What to look for in an AI web design and development partner

If you are evaluating agencies for a significant website project, the question of how they use AI matters less than the question of how they run their discovery and strategy process. Does the agency have a structured approach to understanding your business before they start designing? Do they push back on assumptions, or do they take the brief at face value and get to work? Are they asking questions about your audience, your competitive position, and your definition of success before they show you anything visual?

These are the signs that the strategic work is being taken seriously. An agency that can show you wireframes in week one has not done that work. Speed at that stage is not a feature.

The best web projects, in our experience, feel slow at the start and fast at the end. The strategic clarity established early means that execution moves with confidence rather than hesitation. Decisions get made quickly because there is a framework to make them against. The work holds together because it was built on a foundation that was thought through before the first design element was placed.
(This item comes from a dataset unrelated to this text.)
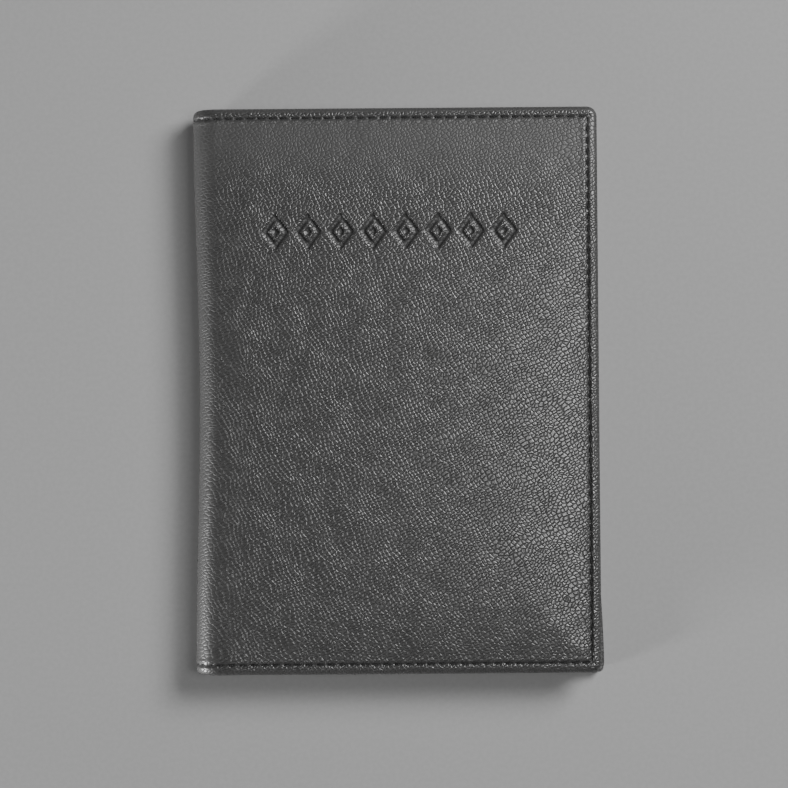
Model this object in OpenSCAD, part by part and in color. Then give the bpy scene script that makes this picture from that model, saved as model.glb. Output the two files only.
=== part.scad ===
// Leather passport holder: a book-style cover with a padded front and back,
// a soft spine that folds along two lines, slip sleeves for a passport's own
// covers, two card pockets and lock-stitched seams.
//
// Frame: the closed holder lies on its back cover with the spine at -X,
// the head at +Y and the front cover facing +Z. The origin is the centre of
// the footprint, on the surface the holder rests on.
//
// Each cover is drawn once in its own depth: depth 0 is the outer face and
// depth grows towards the passport. The front cover is the back one mirrored.

/* [Holder] */
// Width of the closed holder, from spine to free edge
cover_w = 101; // [99:0.5:108]
// Height of the holder, from tail to head
cover_h = 141; // [138:0.5:150]
// Thickness of the closed holder
closed_t = 13; // [13:0.5:18]
// Radius of the two corners at the free edge
corner_r = 3; // [2:0.5:6]

/* [Leather and board] */
// Thickness of the outer leather
leather_t = 1.0; // [0.9:0.05:1.1]
// Thickness of the foam under the outer leather
padding_t = 0.5; // [0.4:0.05:0.6]
// Thickness of the stiffener board
board_t = 0.6; // [0.5:0.05:0.7]
// Thickness of the lining cloth
lining_t = 0.3; // [0.2:0.05:0.35]
// Thickness of the skived edge that is turned in over the lining
hem_t = 0.5; // [0.45:0.05:0.55]
// Width of the turned-in edge; a passport's cover lies between the two hems
hem_w = 7; // [5.5:0.5:7.5]

/* [Sleeves and card pockets] */
// Thickness of the sleeve leather
sleeve_t = 0.6; // [0.55:0.05:0.65]
// Thickness of the card pocket leather
card_t = 0.45; // [0.4:0.05:0.5]
// Room for a card behind each card pocket
card_gap = 0.2; // [0.15:0.05:0.25]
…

AI has changed a great deal about how websites get built. It has not changed what makes a website worth building.

The bottom line

AI website design and development is a genuine capability shift for the industry. The tools are powerful, the pace of improvement is real, and the agencies that know how to use them well are delivering better work than was possible a few years ago.

But technology does not fix process. The discovery and strategy phase has always been the most undervalued part of a web project, and the availability of AI tools that can generate convincing outputs quickly has made it easier than ever to skip. The projects that go well are the ones where someone insists on doing the thinking first, regardless of how long it takes or how much pressure there is to move faster.

That insistence is not a resistance to AI. It is a recognition that AI is a tool, and tools work best when the person using them knows exactly what they are trying to build.